Even aside of that, though, this movie would still be boring.  Sandra and Drunk #2 come to the girls’ room (not the boys’ room, because they couldn’t afford another set) to tell them a bunch of things we’ve already figured out for ourselves.  Vincent-at-half-the-Price monologues endlessly as if one of his tactics is boring his guests to death.  We never actually believe that Sandra and Drunk #2 mean to come back for the protagonists, so it doesn’t really matter to us when they’re killed.
I keep wanting to refer to the main characters as ‘the kids’ but I refuse to do so.  They’re at least not as annoying as the cast of your average 80’s slasher film, but they accomplish that mainly by being very bland.  Johnny is Brave, Peter is Nerdy, Betty is Tough, and Jeannie is Scared, and that’s it.  It’s really hard to care about any of them except Betty, who earns a modicum of sympathy by being the only really proactive one (and from my longstanding crush on June Kenney).  Once we realize the movie isn’t going to kill any of them we just stop caring.

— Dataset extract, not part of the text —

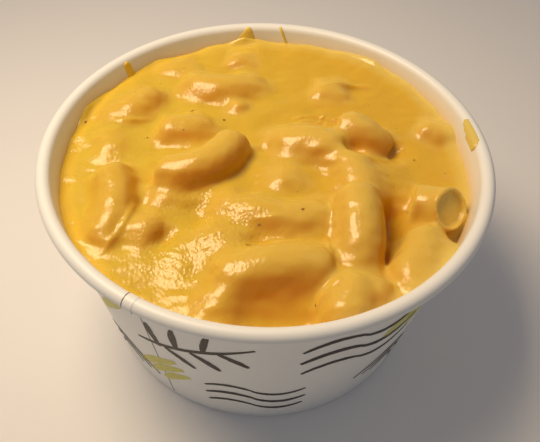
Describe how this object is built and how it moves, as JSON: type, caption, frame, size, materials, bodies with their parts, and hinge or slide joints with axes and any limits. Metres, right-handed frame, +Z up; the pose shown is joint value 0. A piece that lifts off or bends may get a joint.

I’m not sure what to make of Vincent-at-half-the-Price’s cheating. This seems like they’re trying to make some kind of point with it – he takes a crossbow with three bolts, one for each intended victim, and gives them a gun with one bullet.  This is supposed to be sporting.  But the gun has been disabled, and when he uses the bolts he pulls them out of the corpses, cleans them off, and recycles them.  Since the ending has him just pulling out a gun to shoot his cornered victims at point blank range, I guess the point is that for all he justifies it as a form of sport, really he just likes killing people.  The story managed to say that about Zaroff in other ways.
So yeah, this one really sucks.  Even Mike and the bots couldn’t save it.  There’s a few odd lines that are really funny but most of them are so-so, and there’s stretches when the movie just doesn’t offer them anything to riff.  Watching it without the intermittent relief offered by the host sketches was a chore, and it forced me to re-visit a bad experience from my childhood.  Fuck this movie.